The establishment of this mission will enable USAID to engage more with Burmese organizations and institutions to support political reforms, foster ethnic reconciliation, and strengthen the capacity of reform-minded individuals and institutions. It will enable greater oversight of our programs and stronger coordination with other donors, multilateral institutions and eventually the private sector.
During my visit, I met with members of the Burmese government, civil society, including non-governmental organizations and bi- and multilateral donors to assess the political, economic and social changes occurring in Burma and the opportunities for our engagement. In addition, as Assistant Secretary Campbell noted, USAID took part in an interagency scoping mission to identify the impediments to change, and look at the ways in which the USG could best engage as we observe signs of change in Burma in the future.
While we have not yet completed the programmatic assessments of needs and priorities for US assistance in Burma, I would like to share with you our preliminary thoughts based on my visit and the scoping mission. We have identified four broad priorities, including the need to 1) support reforms by strengthening civil society, 2) build the capacity for institutional processes for good governance 3) support reconciliation and 4) ensure close coordination with the international donor community.
Furthermore, we see a need to continue humanitarian assistance to the refugee and displaced populations along the Thai-Burma border and to expand access and assistance to vulnerable populations in Kachin State and other ethnic areas.
Strengthening Civil Society
A broad and resilient civil society exists in Burma despite decades of repression. Most local civil society organizations are welfare and service-delivery focused, but there is a budding movement for advocacy around particular issues, such as transparency of government budgeting and decision making, inclusive policy dialogue, and promotion of human rights. The organizations are small and informal, with little management or financial structure – and they need training, mentoring, and strengthening of their technical capacity.
While the operating space for civil society at the national level has improved to a degree, most organizations are grassroots and operate in remote regions where change is harder to discern. Even at the national level, licensing and registration requirements, associated fees, and changing restrictions governing civil society, matched with an inefficient bureaucracy and severely limited communications, have made it difficult for most civil society groups to operate safely and legally. Additionally, very few local organizations have the capacity to partner directly with international donors. Yet a robust civil society is crucial for reforms to penetrate and take root at all levels of government and society. So USAID will prioritize engaging with and strengthening local civil society organizations.
Building the Capacity of Institutional Processes for Good Governance
Mr. Chairman, a consistent message we heard from both the executive and legislative government officials in Burma was their limited technical capacity and knowledge of bureaucratic procedures. This lack of technical capacity in government was also identified by civil society and human rights groups as a major roadblock to reform. For reforms to be truly irreversible, it will require transforming the culture and capacity of a large and entrenched bureaucracy. Some ministries are already aggressively tackling this challenge, while others are not. We believe engaging with the government in priority sectors such as health and agriculture, where there are reform-minded leaders, combined with support for local and international nongovernmental organizations (NGOs) is critical to addressing the alarming health and nutritional indicators in the country. Other priority areas of governance we hope to explore include parliamentary strengthening, electoral systems strengthening and support for the rule of law and an independent judiciary.

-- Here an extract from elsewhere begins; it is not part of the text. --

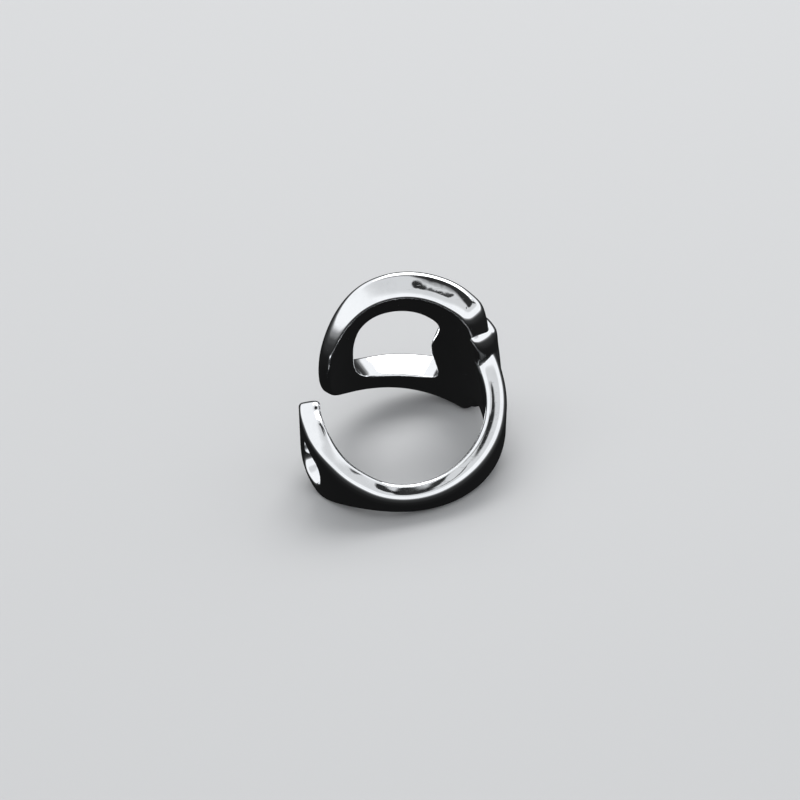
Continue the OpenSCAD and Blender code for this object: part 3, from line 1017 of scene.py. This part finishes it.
@dataclass(frozen=True)
class LightTent:
    """Soft light from above with four dark sight slots, dark round the sides and below.

    Levels are the cloth's brightness by height, from straight down at -1 to straight up at 1.
    """

    levels: Rows = ((-1.0, 0.008), (-0.6, 0.012), (-0.15, 0.035), (0.05, 0.07), (0.2, 0.26),
                    (0.36, 1.0), (0.86, 1.0), (0.98, 0.7))
    lean: tuple[float, float] = (0.2, -0.22)
    slots: tuple[SightSlot, ...] = (
        SightSlot((0.142, -0.15, 0.977), (0.15, 0.21, 0.6)),
        SightSlot((0.39, -0.1, 0.915), (0.18, 0.07, 0.6)),
        SightSlot((-0.05, -0.11, 0.99), (0.12, 0.06, 0.6)),
        SightSlot((0.004, -0.345, 0.938), (0.024, 0.06, 0.6)))
    slot_ragged: float = 0.4
    slot_folds: float = 9.0
    slot_fade: float = 1.25
    slot_level: float = 0.04
    cloth_tone: Colour = (0.97, 0.985, 1.0)
    backdrop_tone: Colour = (0.6, 0.6, 0.6)
    lamp_power: float = 1.6
    lamp_size: float = 0.4
    lamp_place: tuple[float, float, float] = (0.068, 0.26, 0.47)

    def build(self) -> None:
        """Sets the world and hangs the soft lamp."""
        world = bpy.data.worlds.new("light_tent")
        bpy.context.scene.world = world
        world.use_nodes = True
        world.node_tree.nodes.clear()
        bench = NodeBench(world.node_tree)
        way = bench.add("ShaderNodeTexCoord").outputs["Generated"]
        cloth = bench.add("ShaderNodeBackground", i0=self.cloth(bench, way),
                          i1=self.openings(bench, way))
        backdrop = bench.add("ShaderNodeBackground", i0=(*self.backdrop_tone, 1), i1=1.0)
        path = bench.add("ShaderNodeLightPath")
        mix = bench.add("ShaderNodeMixShader", i0=path.outputs["Is Camera Ray"],
                        i1=cloth.outputs[0], i2=backdrop.outputs[0])
        bench.add("ShaderNodeOutputWorld", i0=mix.outputs[0])
        lamp = bpy.data.lights.new("soft_lamp", "AREA")
        lamp.energy = self.lamp_power
        lamp.size = self.lamp_size
        holder = bpy.data.objects.new("soft_lamp", lamp)
        holder.location = self.lamp_place
        holder.rotation_euler = Vector(self.lamp_place).to_track_quat("Z", "Y").to_euler()
        bpy.context.scene.collection.objects.link(holder)

    def cloth(self, bench: NodeBench, way: bpy.types.NodeSocket) -> bpy.types.NodeSocket:
        """The cloth's brightness from the ground up to the top.

        Args:
            bench: the world's node bench.
            way: the direction that is looked along.

        Returns:
            A colour socket.
        """
        tilt = bench.add("ShaderNodeVectorMath", "DOT_PRODUCT", i0=way, i1=(*self.lean, 1.0))
        height = bench.between(tilt.outputs["Value"], (-1.0, 1.0), (0.0, 1.0))
        ramp = bench.add("ShaderNodeValToRGB", i0=height)
        ramp.color_ramp.interpolation = "EASE"
        line = ramp.color_ramp.elements
        while len(line) < len(self.levels):
            line.new(0.5)
        for stop, (place, level) in zip(line, self.levels):
            stop.position = (place + 1) / 2
            stop.color = (*(level * part for part in self.cloth_tone), 1)
        return ramp.outputs[0]

    def openings(self, bench: NodeBench, way: bpy.types.NodeSocket) -> bpy.types.NodeSocket:
        """The dark sight slots.

        Args:
            bench: the world's node bench.
            way: the direction that is looked along.

        Returns:
            A socket that is almost nothing inside a slot and one outside all of them.
        """
        folds = bench.add("ShaderNodeTexNoise", i0=way, i2=self.slot_folds, i3=3.0).outputs[0]
        left: bpy.types.NodeSocket | float = 1.0
        for slot in self.slots:
            centred = bench.add("ShaderNodeVectorMath", "SUBTRACT", i0=way, i1=slot.way)
            shares = bench.add("ShaderNodeVectorMath", "DIVIDE", i0=centred.outputs[0],
                               i1=slot.reach)
            reach = bench.add("ShaderNodeVectorMath", "LENGTH", i0=shares.outputs[0])
            edge = bench.add("ShaderNodeMath", "MULTIPLY_ADD", i0=folds, i1=self.slot_ragged,
                             i2=reach.outputs["Value"])
            clear = bench.between(edge.outputs[0], (1.0, self.slot_fade), (self.slot_level, 1.0))
            left = bench.add("ShaderNodeMath", "MULTIPLY", i0=clear, i1=left).outputs[0]
        return left


@dataclass(frozen=True)
class PhotoCamera:
    """The photograph's view: how the finger hole is seen, in an 800 pixel square frame."""

    frame_px: float = 800.0
    focal_px: float = 4057.0
    distance_mm: float = 420.0
    rise_deg: float = 61.5
    centre_px: tuple[float, float] = (402.6, 416.46)
    sensor_mm: float = 36.0
    near_mm: float = 10.0

    def build(self, rest: Matrix) -> bpy.types.Object:
        """Sets the camera from the ring's own place.

        Args:
            rest: the ring's rest transform, from bench millimetres to the frame.

        Returns:
            The camera object.
        """
        turn = rest.to_3x3().normalized()
        rise = math.radians(self.rise_deg)
        back = turn @ Vector((0.0, -math.cos(rise), math.sin(rise)))
        up = turn @ Vector((0.0, math.sin(rise), math.cos(rise)))
        right = up.cross(back)
        reach = self.distance_mm * MM
        px = reach / self.focal_px
        aim = rest.translation.copy()
        aim -= right * (self.centre_px[0] - self.frame_px / 2) * px
        aim += up * (self.centre_px[1] - self.frame_px / 2) * px
        data = bpy.data.cameras.new("photo_camera")
        data.sensor_width = self.sensor_mm
        data.lens = self.sensor_mm * self.focal_px / self.frame_px
        data.clip_start = self.near_mm * MM
        camera = bpy.data.objects.new("photo_camera", data)
        camera.matrix_world = Matrix.Translation(aim + back * reach) @ Matrix(
            (right, up, back)).transposed().to_4x4()
        bpy.context.scene.collection.objects.link(camera)
        bpy.context.scene.camera = camera
        return camera


def main() -> None:
    """Builds the ring, the floor, the light and the camera."""
    logging.basicConfig(level=logging.INFO, format="%(name)s: %(message)s")
    bpy.context.scene.view_settings.view_transform = "Standard"
    cuff = OpenCuff(CuffSizes(), PolishedSilver().make())
    ring = cuff.build()
    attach(ring, "root")
    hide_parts("ring_band")
    LOG.info("%s: %d faces", ring.name, len(ring.data.polygons))
    PaleFloor().build()
    LightTent().build()
    PhotoCamera().build(cuff.rest())


if __name__ == "__main__":
    main()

Ongoing ethnic divisions and armed conflicts continue to be a significant concern. While the government has been signing ceasefire agreements with many armed ethnic groups, these agreements, absent a more inclusive dialogue to address political grievances and development needs, will not lead to long-lasting peace. USAID, along with other donors, is exploring ways to support a reconciliation process. However, there are complex dynamics underlying the conflicts in many ethnic areas and the road to reconciliation will be long and arduous. In the meantime, we are committed to maintain our support for the Burmese populations, particularly the refugee and displaced communities on the Thai-Burma border. Ambassador Mitchell has led efforts to press other donors to maintain and expand their assistance to these populations as well. USAID continues to monitor closely the humanitarian situation in Burma, including access limitations and potential openings in Kachin and other border areas.

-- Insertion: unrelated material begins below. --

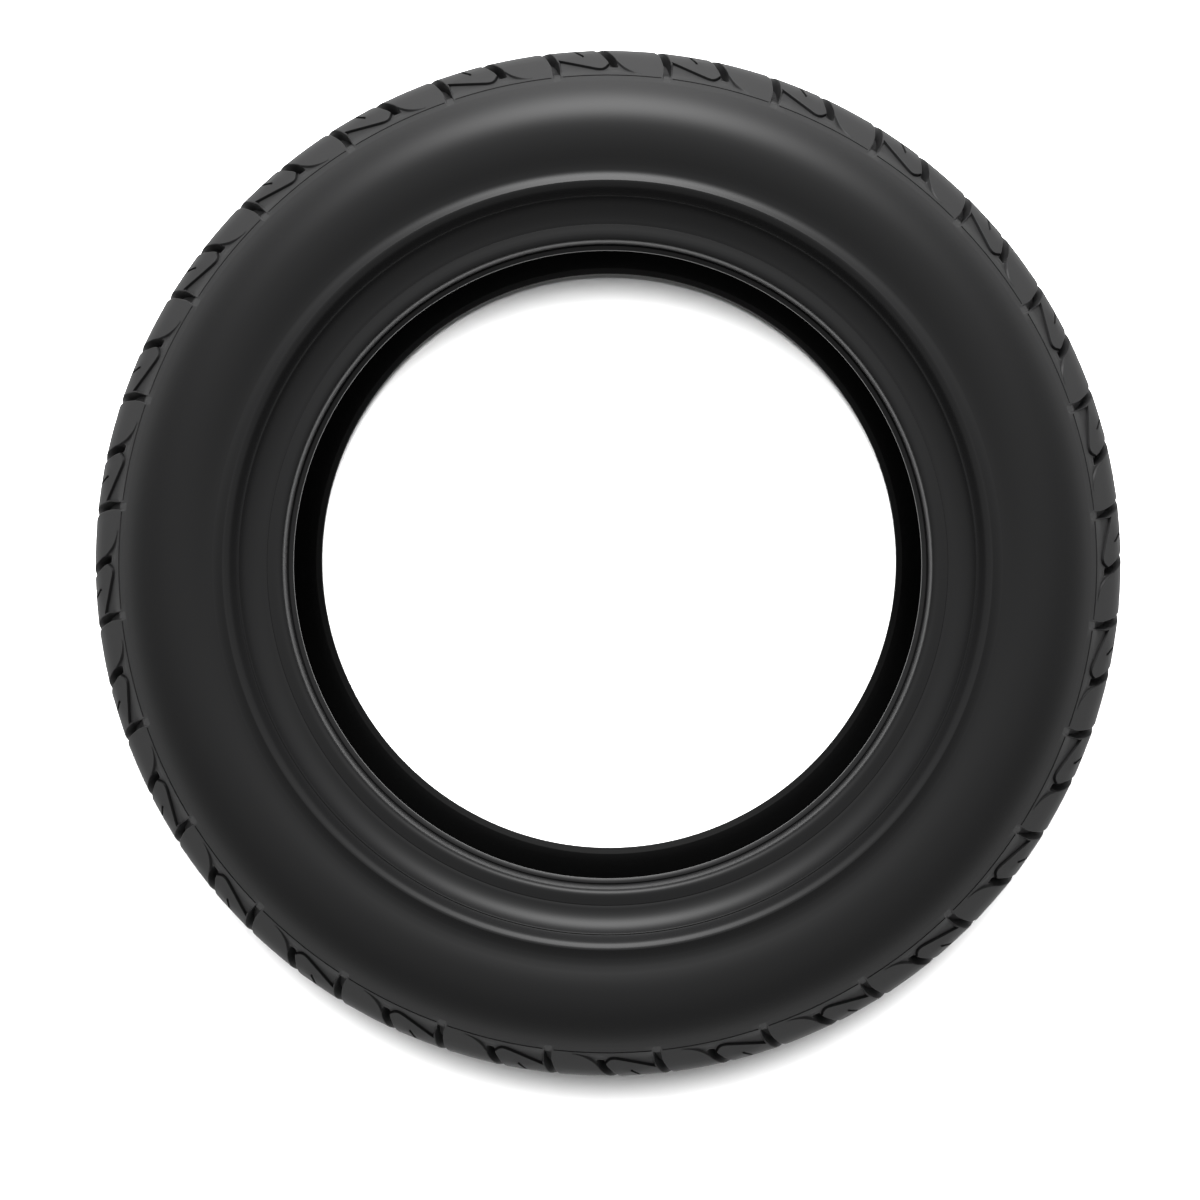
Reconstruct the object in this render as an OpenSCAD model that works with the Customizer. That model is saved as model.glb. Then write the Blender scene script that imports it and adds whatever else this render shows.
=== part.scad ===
// Radial golf cart tyre for a 14 inch wheel, moulded as one piece.
// It lies on one sidewall: Z is the axis it rolls about, and the origin is the centre of the wheel.
// Its section is a list of [radius, height] points, drawn for the upper half and mirrored.

/* [Overall] */
// Diameter over the middle of the tread
outside_d = 571; // [530:1:690]
// Width over both sidewalls, free of the wheel
section_w = 235; // [200:1:285]
// Bore at the bead toes, the narrowest part of the tyre
toe_d = 345; // [285:1:370]
// Free distance between the two bead toes
toe_gap = 164; // [120:1:185]

/* [Bead] */
// Length of the straight land at the toe
toe_land = 2.4; // [1.5:0.1:4]
// Width of the flat lip round the toe
lip_w = 2.4; // [1:0.1:3.5]
// Width and depth of the crease behind the lip
lip_crease = 0.9; // [0.4:0.1:1.5]
// Length of the tapered base that grips the rim seat
base_len = 9; // [5:0.5:16]
// Taper of the base, in degrees
base_taper = 6; // [0:0.5:12]
// Rounding of the heel
heel_round = 4; // [2:0.1:7]
// Width of the heel's face, from the rounding to the flange seat
heel_face = 5; // [2:0.1:9]
// Fall of that face towards the flange seat
heel_fall = 0.5; // [0:0.1:1.5]
// Width of the hollow that the rim flange lies in
seat_w = 14; // [8:0.1:20]
// Rise of that hollow
seat_rise = 7.4; // [4:0.1:12]

/* [Rim protector] */
// Width of the fine centring rib
centring_w = 1.2; // [0.6:0.1:2.5]
// Height of the fine centring rib
centring_h = 0.5; // [0.2:0.1:1.5]
// Width of the steep wall under the protector
wall_w = 3.4; // [1:0.1:6]
// Height of that wall
wall_h = 5.4; // [2:0.1:9]
// Width of the sloping band on the protector
band_w = 3.2; // [1:0.1:6]
// Height of that band
band_h = 2.4; // [0.5:0.1:5]
// Width of the fillet from the protector to the sidewall
flank_w = 6.4; // [3:0.1:12]
// Drop of that fillet
flank_drop = 2.3; // [0.5:0.1:5]

/* [Sidewall] */
// Width of the flat ring at the widest part, which it rests on
rest_w = 6; // [2:0.5:12]
// Place of the widest part between the protector and the shoulder line
widest_share = 0.44; // [0.3:0.01:0.7]
// Height between the crown and the shoulder line
shoulder_drop = 19.5; // [12:0.5:30]
// Width between the two shoulder lines
shoulder_w = 200; // [160:1:240]
// Slope of the sidewall at the shoulder line, in degrees
shoulder_slope = 48; // [35:1:65]
// Length of the straight slope above the shoulder line
buttress_len = 17; // [8:0.5:22]
// Width and depth of the fine shoulder line
line_w = 0.9; // [0.5:0.1:2]

/* [Tread] */
// Width of the running band, between its rounded edges
running_w = 150; // [126:1:170]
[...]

Because of the many development challenges in Burma – supporting reforms, engaging civil society, supporting good governance, and fostering ethnic reconciliation – we recognize the benefits of working in tandem with the other donors. The close relationships we have established with teams working on Burma issues at both the Australian Agency for International Development and the United Kingdom’s Department for International Development will allow us to better coordinate our programs going forward. We are also looking at ways to engage Japan, and other Asian donors such as Thailand and Indonesia, as well as regional organizations such as the Association of South East Asian Nations. We are keenly aware of the need to build sustainable aid mechanisms and local capacity in a way that maximizes efficiency and impact, while avoiding duplication and without overwhelming the government and local organizations.

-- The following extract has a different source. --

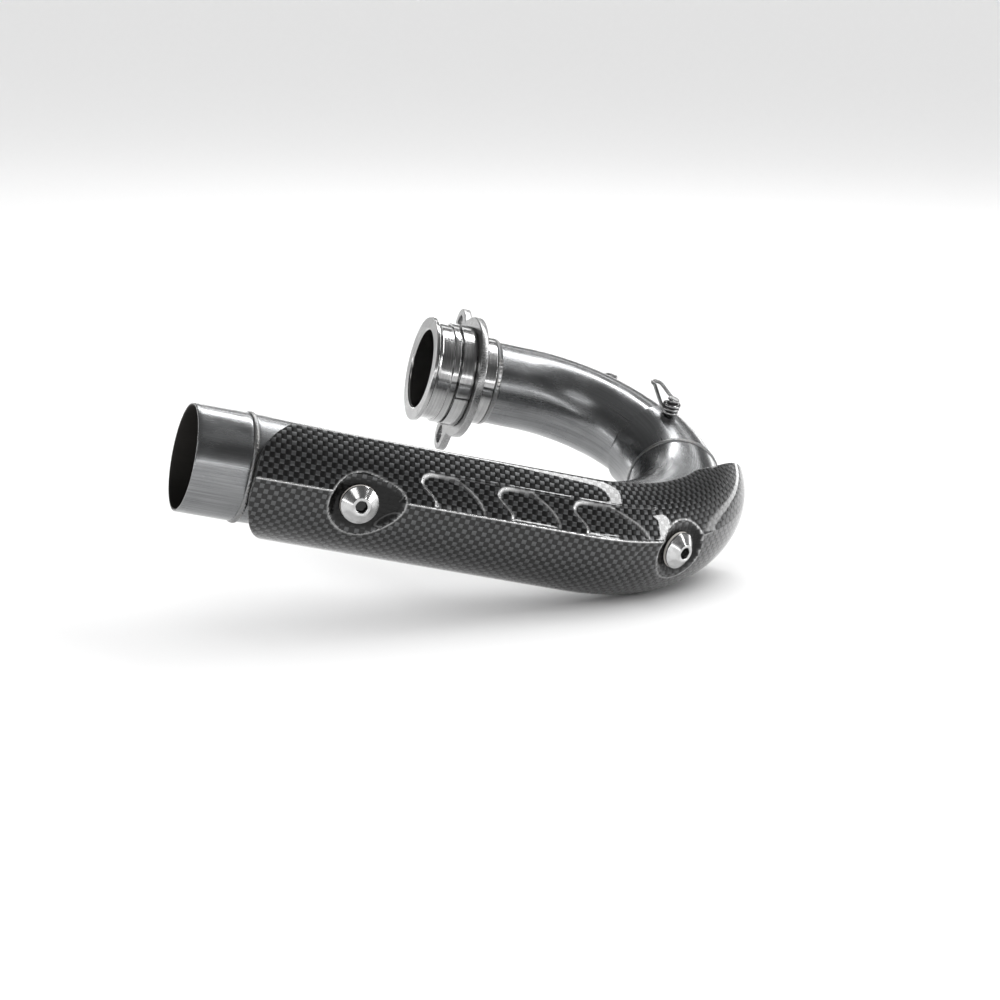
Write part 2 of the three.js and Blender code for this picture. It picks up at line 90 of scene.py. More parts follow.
LIP_RADIUS = 24.4 * MM
LIP_THICKNESS = 1.8 * MM
BARREL_RADIUS = 22.3 * MM
SHOULDER_RADIUS = 23.3 * MM
SHOULDER_FRONT = 9.3 * MM
SHOULDER_BACK = 12.3 * MM
NECK_RADIUS = 20.4 * MM
SPIGOT_BORE = 18.1 * MM
MOUTH_CHAMFER = 0.65 * MM
LIP_FILLET = ((0.6 * MM, 0.5 * MM), (1.8 * MM, 0))

COLLAR_FRONT = 13.3 * MM
COLLAR_STEP = 19.8 * MM
COLLAR_BACK = 23 * MM
COLLAR_RADIUS = 23.6 * MM
COLLAR_PILOT = 22.1 * MM
COLLAR_BORE = 20.75 * MM
COLLAR_EASE = 0.3 * MM

FLANGE_FRONT = 20.2 * MM
FLANGE_THICKNESS = 3.5 * MM
FLANGE_RADIUS = 28.3 * MM
FLANGE_BORE = 22.5 * MM
STUD_HOLE = 4.2 * MM
EAR_RADIUS = 7.4 * MM
EAR_ROOT = 1.6 * EAR_RADIUS
EAR_BLEND = 2.5 * MM
PLATE_EASE = 0.45 * MM
STUDS = ((math.radians(22), 32.6 * MM), (math.radians(-81.7), 34.2 * MM))

BEAD_WIDTH = 2.6 * MM
BEAD_HEIGHT = 0.5 * MM
BEAD_ROOT = 0.5 * MM
RIPPLE_PITCH = 1.9 * MM
HEAT_REACH = 5 * MM
TUBE_EASE = 0.35 * MM
BEND_STEP = 2 * MM

SHIELD_RADIUS = 28.5 * MM
SHIELD_THICKNESS = 1.6 * MM
SHIELD_EASE = SHIELD_THICKNESS / 2
SHIELD_LOW = math.radians(-74)
SHIELD_HIGH = math.radians(78)
CREASE_RADIUS = 30 * MM
CREASE_ANGLE = math.radians(22)
SHIELD_FRONT = 152 * MM
SHIELD_REAR = 395.7 * MM
SHIELD_MIDDLE = math.radians(2)
FRONT_SWEEP = 38 * MM
REAR_CROWN = math.radians(10)
REAR_SWEEP_HIGH = 15 * MM
REAR_SWEEP_LOW = 19 * MM

FLARE = 3 * MM
FLARE_ANGLE = math.radians(28)
FLARE_SPREAD = math.radians(45)
FLARE_FRONT = 160 * MM
FLARE_END = 215 * MM

SCREWS = {"front": (212 * MM, math.radians(10.5)), "rear": (348.5 * MM, math.radians(13.5))}
BUNG_RADIUS = 6.5 * MM
BUNG_TOP = 22.9 * MM
INNER_WASHER = (23.2 * MM, 23.7 * MM)
SEAT_OUTER = 25.6 * MM
OUTER_WASHER = (25.9 * MM, 26.8 * MM)
HEAD_BOTTOM = 27.1 * MM
HEAD_TOP = 31.2 * MM
HEAD_RADIUS = 8.3 * MM
HEAD_CROWN = 3.9 * MM
SHANK_RADIUS = 3 * MM
SHANK_END = 20.2 * MM
HEX_RADIUS = 2.7 * MM
HEX_DEPTH = 2.6 * MM
DISH_RADIUS = 13.5 * MM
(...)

Mr. Chairman, I believe this is a critical moment for laying the groundwork to address development needs in Burma that have long been unmet. The development trajectory in Burma will not be turned around overnight. But our investment, at this time, can help forestall greater human tragedies and will, in a sense, determine the steepness of the road ahead.
We are looking forward to increasing our engagement with the Burmese people. As these reforms gain momentum we look forward to the elections in 2015, which will be the true test of a transition to democracy. And we are mindful of the advice provided by Daw Aung San Suu Kyi when Ambassador Mitchell and I discussed plans for a USAID mission to ensure that our assistance builds upon the resiliency of the Burmese people.
USAID’s core mission is to promote peace and stability by fostering economic growth, protecting human health, providing emergency humanitarian assistance, and enhancing democracy in developing countries. We undertake these efforts to improve the lives of millions of people worldwide because we believe it represents American values and advances our national interests. We are committed to supporting a peaceful transition in Burma that is consistent with our mission and in the mutual interest of the American people and the people of Burma.
I appreciate the vital role the Congress has played on Burma. USAID has consulted closely with this committee and other Congressional stakeholders and will continue to do so to ensure that our programs reflect Congressional intent.
I appreciate the opportunity to share with you our proposed points of engagement to address the challenges ahead in Burma. I am eager to hear your advice and counsel and welcome your questions.